Eravamo partiti dai pensieri del cuore da parte del popolo per poi avere uno squarcio di luce sul cuore di Dio Padre, e arriviamo al cuore della preghiera di Gesù, ascoltando quel che gli è detto in questa preghiera: il Padre parla direttamente a Lui dicendogli che è Figlio amato e fonte di gioia.
Ma lo sente pure il popolo, perché questo è destinato anche a noi, perché lo Spirito Santo che ora aleggia su di Lui, a noi sarà donato dopo la sua risurrezione.
Il nostro stesso Battesimo è illuminato da questa festa ed è il sigillo sacramentale che ci offre un’identità intessuta dei pensieri e dei sentimenti di Cristo.
Sapere di essere figli per il Padre celeste, e percepire la sua tenerezza è il contenuto esistenziale del Battesimo e il dono della preghiera. Questo è quel che c’è veramente da sapere di noi stessi e del prossimo, e da questo sentimento ogni solitudine può terminare e ogni paura può essere dissolta.
Abbiamo tutti bisogno che il Padre celeste ci invii il suo Spirito, che aleggi anche su di noi come nelle acque della creazione, per farci ricominciare mille volte dal suo affetto e avere il senso della preziosità della nostra vita, e l’importanza dell’esistenza di chi ci circonda» (ROSINI FABIO, Di Pasqua in Pasqua. Commenti al Vangelo domenicale dell’anno liturgico C, San Paolo, Cinisello Balsamo 2024, pp. 50-52).
È evidente la tendenza di don Fabio e del 99% dei vescovi e dei sacerdoti del nostro tempo di porre sempre in secondo piano gli aspetti etici, per evidenziare l’amore e la misericordia di Dio nei nostri confronti. Esaltare l’amore paterno di Dio lo ritengo tanto bello quanto ambiguo e pericoloso. Penso che sia indispensabile confrontarsi anche con le esigenze etiche che scaturiscono da tanto Amore.
Don Fabio giustamente afferma la gravità del dubitare della paternità di Dio.
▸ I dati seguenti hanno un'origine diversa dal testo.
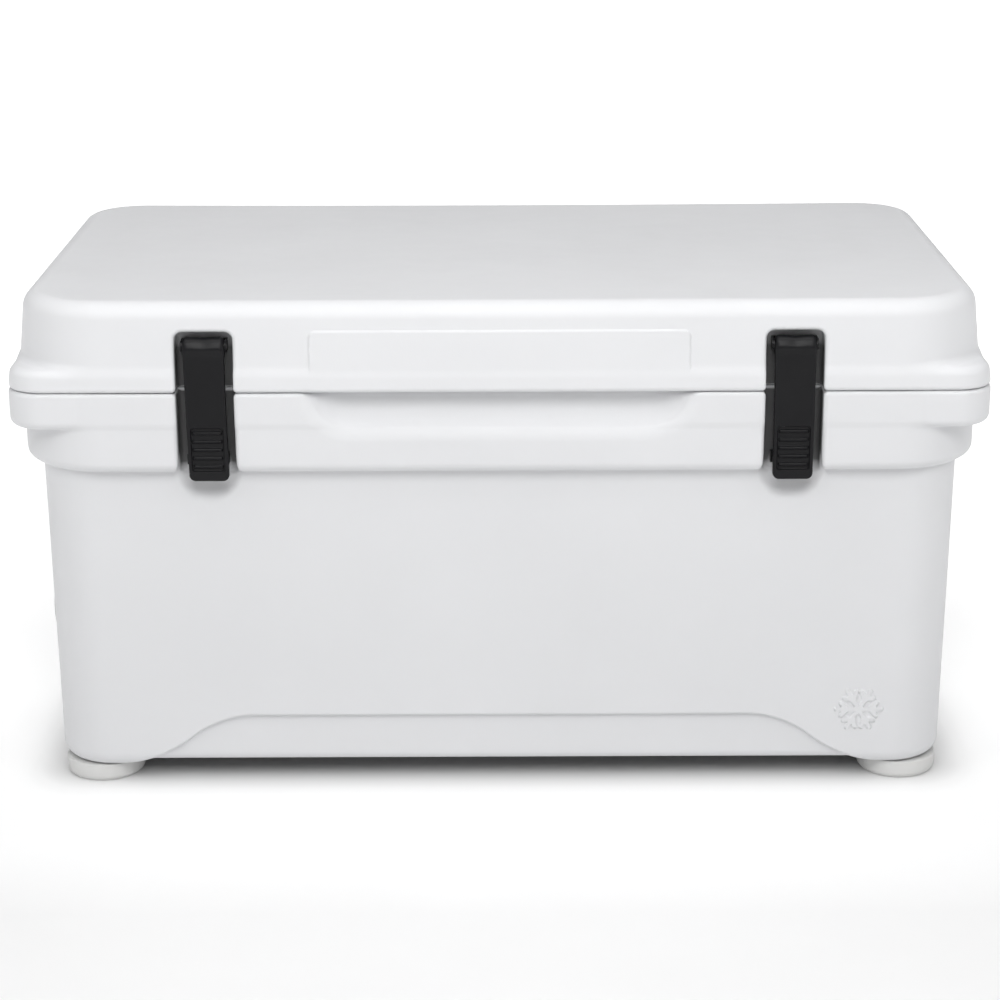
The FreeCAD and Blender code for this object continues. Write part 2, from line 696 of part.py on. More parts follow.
def drain():
    """Through-wall drain fitting, its gasket, and the knurled cap with its seal."""
    here = {"along": "drain_y", "up": "drain_z", "axis": "x"}
    seat, gasket_face = "-drain_wall_x", "-drain_wall_x - drain_gasket_thick"
    tube = cylinder("drain_tube", "drain_tube_rad", "-drain_spout_x", "-drain_inner_x", **here)
    flange = cylinder("drain_flange", "drain_flange_rad", f"{gasket_face} - drain_flange_thick", gasket_face,
                      **here)
    bore = cylinder("drain_way", "drain_bore_rad", "-drain_spout_x - 1", "-drain_inner_x + 1", **here)
    part("drain_fitting", cut("drain_fitting", fuse("drain_blank", tube, flange), bore))
    part("drain_gasket", ring("drain_gasket", "drain_flange_rad - 1", "drain_tube_rad + rod_fit",
                              gasket_face, seat, **here))
    outside = cylinder("cap_body", "cap_rad", "-cap_outer_x", "-cap_inner_x", **here)
    ribs = []
    for n in range(CAP_RIBS):
        turn = 2 * math.pi * n / CAP_RIBS
        ribs.append(cylinder(f"cap_rib_{n}", "cap_rib_rad", "-cap_outer_x + 3", "-cap_inner_x - 2",
                             along=f"drain_y + cap_rad * {math.cos(turn):.6f}",
                             up=f"drain_z + cap_rad * {math.sin(turn):.6f}", axis="x"))
    outer_face = -number("cap_outer_x")
    softened = rounded("cap_soft", outside, "cap_edge",
                       lambda edge: abs(edge.BoundBox.XMax - outer_face) < NEAR)
    inside = cylinder("cap_bore", "cap_bore_rad", "-drain_spout_x - seal_thick - 2 * seal_play",
                      "-cap_inner_x + 1", **here)
    part("drain_cap", cut("drain_cap", fuse("cap_blank", softened, *ribs), inside))
    part("drain_cap_seal", ring("drain_cap_seal", "cap_bore_rad - 0.3", "drain_bore_rad - 1",
                                "-drain_spout_x - seal_thick - seal_play", "-drain_spout_x - seal_play",
                                **here))


# ---------------------------------------------------------------- lid
def lid_foam():
    """Foam core of the lid and of the plug under it."""
    main = block("lid_foam_main", "lid_foam_z", "lid_top - skin", "lid_half_x - skin - 1",
                 f"{lid_front('lid_foam_z')} - skin", "lid_round - skin", "-lid_taper")
    main = soften(main, "crown_edge - skin", "lid_top - skin")
    plug = block("lid_foam_plug", "plug_z + skin", "lid_foam_z + 5", "plug_half_x - skin",
                 "plug_half_y - skin", "plug_round - skin")
    away = [
        recess_clearance("lid_foam_off_latch_" + side, sign, "plug_z", "recess_top_z + skin")
        for side, sign in SIDES
    ]
    away += front_insert_holes("lid_foam_off_mount", MOUNT_SCREWS, "insert_rad + skin", "skin")
    return part("lid_foam", cut("lid_foam", fuse("lid_foam_blank", main, plug), *away))


def gasket_ring(name, spare, low, high):
    """A rounded rectangular ring on the gasket's centre line, wider by spare."""
    half = f"(gasket_width / 2 + {spare})"
    outer = (f"gasket_half_x + {half}", f"gasket_half_y + {half}", f"gasket_round + {half}")
    inner = (f"gasket_half_x - {half}", f"gasket_half_y - {half}", f"gasket_round - {half}")
    outside = block(name + "_outside", low, high, *outer)
    inside = block(name + "_inside", f"{low} - 1", f"{high} + 1", *inner)
    return cut(name, outside, inside)


def lid_shell(foam):
    """Lid skin: crown, side flange, inner plug, latch slots and hinge barrels."""
    flange = block("flange", "lid_z", "flange_z", "half_width", "half_depth", "lip_round", "-lid_taper")
    flange = soften(soften(flange, "rim_edge", "lid_z"), "lip_edge", "flange_z")
    crown = block("crown", "lid_z + rim_edge", "lid_top", "lid_half_x", lid_front("(lid_z + rim_edge)"),
                  "lid_round", "-lid_taper")
    crown = soften(crown, "crown_edge", "lid_top")
    plug = block("plug", "plug_z", "lid_z + 3", "plug_half_x", "plug_half_y", "plug_round", "plug_taper")
    plug = soften(plug, "6", "plug_z")
    low, high = "badge_low_z", "badge_high_z"
    badge = prism("badge", "YZ_Plane", "-badge_half_x", "2 * badge_half_x", (
        (f"-({lid_front(low)}) - badge_proud", low), (f"-({lid_front(high)}) - badge_proud", high),
        (f"-({lid_front(high)}) + 2", high), (f"-({lid_front(low)}) + 2", low),
    ))
    blank = fuse("lid_blank", flange, crown, plug, badge)

    tools = [gasket_ring("gasket_groove", "0.1", "lid_z - 1", "lid_z + gasket_depth")]
    for side, sign in SIDES:
        tools.append(recess_tool("lid_recess_" + side, sign, "plug_z", "recess_top_z"))
    for n, (start, end) in enumerate(BODY_KNUCKLES):
        spare = "end_cap_thick + 2"
        start = f"{start} - knuckle_gap" if n else f"{start} - ({spare})"
        end = f"{end} + knuckle_gap" if n < 2 else f"{end} + {spare}"
        tools.append(hinge_clearance(f"lid_hinge_slot_{n}", start, end))
    opened = cut("lid_opened", blank, *tools)

    stop_rise = math.tan(math.radians(LID_STOP_ANGLE - 90))
    knuckles = []
    for n, (start, end) in enumerate(LID_KNUCKLES):
        knuckles.append(cylinder(f"lid_barrel_{n}", "barrel_rad", start, end,
                                 along="hinge_y", up="seam", axis="x"))
        knuckles.append(prism(f"lid_web_{n}", "YZ_Plane", start, f"{end} - ({start})", (
            ("hinge_y - web_root", "lid_z"), ("hinge_y", "lid_z"),
            ("hinge_y + stop_reach", f"lid_z + stop_reach * {stop_rise:.5f}"),
            ("hinge_y + stop_reach", "seam + web_edge"), ("hinge_y - 1", "seam + web_tall"),
            ("hinge_y - web_root", "seam + web_tall"),
        )))
    whole = fuse("lid_whole", opened, *knuckles)

    holes = [foam]
    for n, (start, end) in enumerate(LID_KNUCKLES):
        holes.append(cylinder(f"bush_bore_{n}", "bush_rad", f"{start} - 1", f"{end} + 1",
                              along="hinge_y", up="seam", axis="x"))
    holes += front_insert_holes("mount_hole", MOUNT_SCREWS, "insert_rad", "0")
    for side, sign in SIDES:
        holes.append(cylinder("lid_port_hole_" + side, "port_rad", "plug_z - 1", "plug_z + skin",
                              f"{sign}(port_x)"))
    return part("lid_shell", cut("lid_shell", whole, *holes))


def lid_fittings():
    """The lid's gasket and the plugs of its foam filling ports."""
    part("lid_gasket", gasket_ring("lid_gasket", "0", "rim_z + gasket_clear", "lid_z + gasket_depth"))
    plugs = [
        cylinder("lid_port_" + side, "port_rad - rod_fit", "plug_z", "plug_z + skin", f"{sign}(port_x)")
        for side, sign in SIDES
    ]
    part("lid_fill_plugs", group("lid_fill_plugs", *plugs))


# ---------------------------------------------------------------- latches
def latch_mounts():
    """Brackets in the lid's slots, each with two ears that carry the lever's pin."""
    for side, sign in SIDES:
        middle = f"{sign}(latch_x)"
        ear_in = "lever_half_x + ear_gap"
        ear_out = f"{ear_in} + ear_thick"
        back = ("-recess_y - mount_thick", "-recess_y")
        pieces = [
            box("mount_plate_" + side, f"{middle} - plate_half_x", f"{middle} + plate_half_x",
                *back, "mount_low_z", "mount_high_z"),
            box("mount_bar_" + side, f"{middle} - ({ear_out})", f"{middle} + {ear_out}",
                *back, "latch_z - ear_rad", "mount_high_z"),
        ]
        for n, (low, high) in enumerate(((f"-({ear_out})", f"-({ear_in})"), (ear_in, ear_out))):
            low, high = f"{middle} + ({low})", f"{middle} + ({high})"
            pieces.append(cylinder(f"ear_eye_{side}_{n}", "ear_rad", low, high,
                                   along="-latch_y", up="latch_z", axis="x"))
            pieces.append(box(f"ear_arm_{side}_{n}", low, high, "-latch_y", "-recess_y",
                              "latch_z - ear_rad", "latch_z + ear_rad"))
        bore = cylinder("ear_bore_" + side, "pin_rad", f"{middle} - 2 * lever_half_x",
                        f"{middle} + 2 * lever_half_x", along="-latch_y", up="latch_z", axis="x")
        places = [spot for spot in MOUNT_SCREWS if spot[0].startswith(side)]
        sinks = front_screw_sinks("mount_sink", places)
        blank = fuse("mount_blank_" + side, *pieces)
        part("latch_mount_" + side, cut("latch_mount_" + side, blank, bore, *sinks))
        part("latch_pin_" + side, cylinder("latch_pin_" + side, "pin_rad", f"{middle} - ({ear_out})",
                                           f"{middle} + {ear_out}", along="-latch_y", up="latch_z", axis="x"))
    front_screws("latch_mount_screws", MOUNT_SCREWS)
    front_inserts("latch_mount_inserts", MOUNT_SCREWS)


def levers():
    """Latch levers with a ribbed grip, and the springy claw on the back of each."""
    for side, sign in SIDES:
        middle = f"{sign}(latch_x)"
        start = f"{middle} - lever_half_x"
        barrel = cylinder("lever_barrel_" + side, "lever_rad", start, f"{middle} + lever_half_x",
                          along="-latch_y", up="latch_z", axis="x")
        front = "-latch_y - lever_rad"
        face = f"{front} - lever_lean"
        blade = prism("lever_blade_" + side, "YZ_Plane", start, "2 * lever_half_x", (
            (front, "latch_z"), (face, "grip_high_z"), (face, "lever_tip_z + tip_edge"),
            (f"{face} + tip_edge / 2", "lever_tip_z"), ("-latch_y - blade_back", "lever_tip_z"),
            ("-latch_y - blade_back", "grip_high_z"), ("-latch_y - 0.5", "latch_z - 4"),
        ))
        tray = box("grip_tray_" + side, f"{middle} - grip_half_x", f"{middle} + grip_half_x",
                   f"{face} - 1", f"{face} + grip_depth", "grip_low_z", "grip_high_z")
        bore = cylinder("lever_bore_" + side, "pin_rad + rod_fit", f"{start} - 1",
                        f"{middle} + lever_half_x + 1", along="-latch_y", up="latch_z", axis="x")
        ribs = [
            cylinder(f"grip_rib_{side}_{n}", "rib_rad", f"{middle} - grip_half_x", f"{middle} + grip_half_x",
                     along=f"{face} + rib_rad + rib_sunk", up=f"rib_low_z + {n} * rib_pitch", axis="x")
            for n in range(GRIP_RIBS)
        ]
        opened = cut("lever_opened_" + side, fuse("lever_blank_" + side, barrel, blade), tray, bore)
        part("lever_" + side, fuse("lever_" + side, opened, *ribs))
        root, tongue, hook = "-latch_y - blade_back", "-latch_y - 1.2", "-recess_y - mount_thick"
        part("claw_" + side, prism("claw_" + side, "YZ_Plane", f"{middle} - claw_half_x", "2 * claw_half_x", (
            (root, "catch_low_z + claw_rise"), (root, "lever_tip_z + 1"),
            (f"{hook} - 2.5", "catch_low_z - 4"), (f"{hook} - 1.5", "catch_low_z - claw_clear"),
            (tongue, "catch_low_z - claw_clear"), (tongue, "catch_low_z + claw_rise"),
        )))


body_core = chest_foam()
chest_shell(body_core)
base_ports()
feet()
catches()
hinge()
drain()
lid_core = lid_foam()
lid_shell(lid_core)
lid_fittings()
latch_mounts()
levers()
doc.recompute()

# ---------------------------------------------------------------- tests and output
failed = [item.Name for item in doc.Objects if {"Invalid", "Error"} & set(item.State)]
for name, thing in parts.items():
    if thing.Shape.isNull() or not thing.Shape.isValid() or not thing.Shape.Solids:
        failed.append(name)
if failed:
    raise RuntimeError("failed: " + ", ".join(failed))

os.makedirs("parts", exist_ok=True)
for name, thing in parts.items():
    thing.Shape.exportStep(f"parts/{name}.step")
    extent = thing.Shape.BoundBox
    print(f"{name:22s} {len(thing.Shape.Solids)} solids {thing.Shape.Volume / 1000:10.2f} cm3"
          f"  x {extent.XMin:8.2f} {extent.XMax:8.2f}  y {extent.YMin:8.2f} {extent.YMax:8.2f}"
          f"  z {extent.ZMin:7.2f} {extent.ZMax:7.2f}")
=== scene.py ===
"""Looks of the cooler chest: soft moulded shells, latches, feet, drain, materials, light and camera.

The moulded pieces are fields: functions that give each point's distance to the surface in millimetres,
negative inside. mesh_of lays a grid over a field and makes quads whose points lie on the surface.
The last number in each call of meet, join and carve is the radius of the edges that it makes, mm.
"""
import functools
import json
import math

import bpy
import numpy as np
from mathutils import Matrix, Vector


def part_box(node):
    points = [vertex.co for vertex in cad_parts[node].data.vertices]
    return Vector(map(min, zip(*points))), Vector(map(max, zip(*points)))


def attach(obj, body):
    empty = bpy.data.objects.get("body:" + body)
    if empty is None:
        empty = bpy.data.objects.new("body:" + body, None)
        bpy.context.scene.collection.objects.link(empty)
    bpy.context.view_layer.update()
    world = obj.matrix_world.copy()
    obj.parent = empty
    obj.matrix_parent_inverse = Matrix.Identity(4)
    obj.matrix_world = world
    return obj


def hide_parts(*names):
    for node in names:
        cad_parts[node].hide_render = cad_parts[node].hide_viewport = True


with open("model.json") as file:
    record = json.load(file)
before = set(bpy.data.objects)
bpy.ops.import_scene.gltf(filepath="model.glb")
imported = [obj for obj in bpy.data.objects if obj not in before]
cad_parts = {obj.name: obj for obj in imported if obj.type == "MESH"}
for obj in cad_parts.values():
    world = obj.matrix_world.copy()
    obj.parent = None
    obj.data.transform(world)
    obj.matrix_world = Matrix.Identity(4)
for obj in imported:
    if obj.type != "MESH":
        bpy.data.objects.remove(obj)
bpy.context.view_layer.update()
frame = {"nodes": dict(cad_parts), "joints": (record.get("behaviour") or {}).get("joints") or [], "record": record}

# ---------------------------------------------------------------- sizes from the frame, mm
MM = 1000.0
joints = {joint["name"]: joint for joint in frame["joints"]}
lid_pivot = joints["lid_hinge"]["pos_m"]
latch_pivot = joints["latch_right_pivot"]["pos_m"]
HINGE_Y, SEAM = lid_pivot[1] * MM, lid_pivot[2] * MM
LATCH_X, LATCH_Y, LATCH_Z = (value * MM for value in latch_pivot)


def node_box(node):
    """Lowest and highest corner of a CAD node, mm."""
    low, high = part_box(node)
    return np.array(low) * MM, np.array(high) * MM


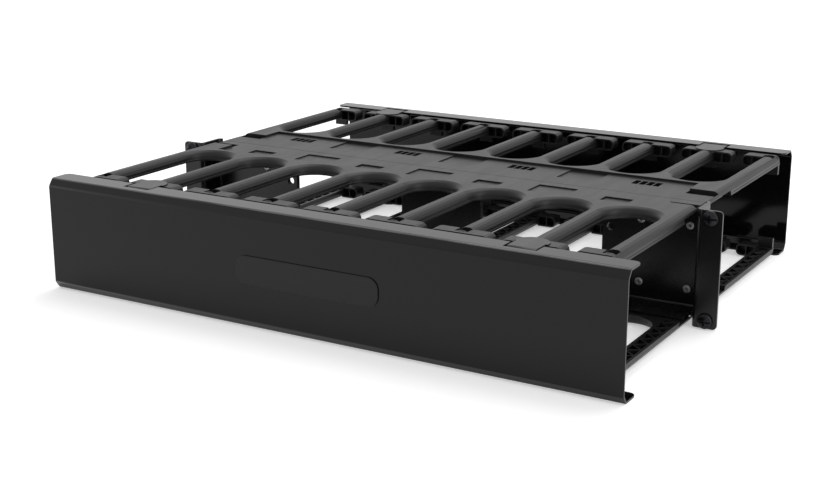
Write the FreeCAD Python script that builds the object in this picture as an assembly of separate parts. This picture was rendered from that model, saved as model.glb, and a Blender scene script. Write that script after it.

È bene che ognuno si chieda: ho capito che il mio peccato, ogni mio peccato (soprattutto il mio rimanere in peccato) è espressione di tale ribellione alla paternità di Dio e che quindi io sono libero nella verità solo quando solo figlio obbediente?
Don Fabio afferma correttamente: “ogni solitudine può terminare e ogni paura può essere dissolta”. È bene che mi ponga questa semplice domanda: a che punto sto nel vincere ogni forma di paura e nel vivere la solitudine alla luce di Gaudium et spes n. 16 (i Padri Conciliari affermano che nella coscienza l’uomo è solo con Dio)?
Infine, se ci credo davvero che Dio è mio Padre, è bene che io tragga le dovute conseguenze da due frasi che vi propongo:
«Tutti quelli che sono guidati dallo Spirito di Dio, costoro sono figli di Dio» (Rom 8, 14).
«Amate invece i vostri nemici, fate del bene e prestate senza sperarne nulla, e la vostra ricompensa sarà grande e sarete figli dell’Altissimo, perché egli è benevolo verso gli ingrati e i malvagi» (Lc 6,35).
Nelle mie azioni mi lascio davvero guidare da Dio? Le mie decisioni le prendo dopo aver invocato lo Spirito Santo? Sto progredendo nell’amore verso i nemici?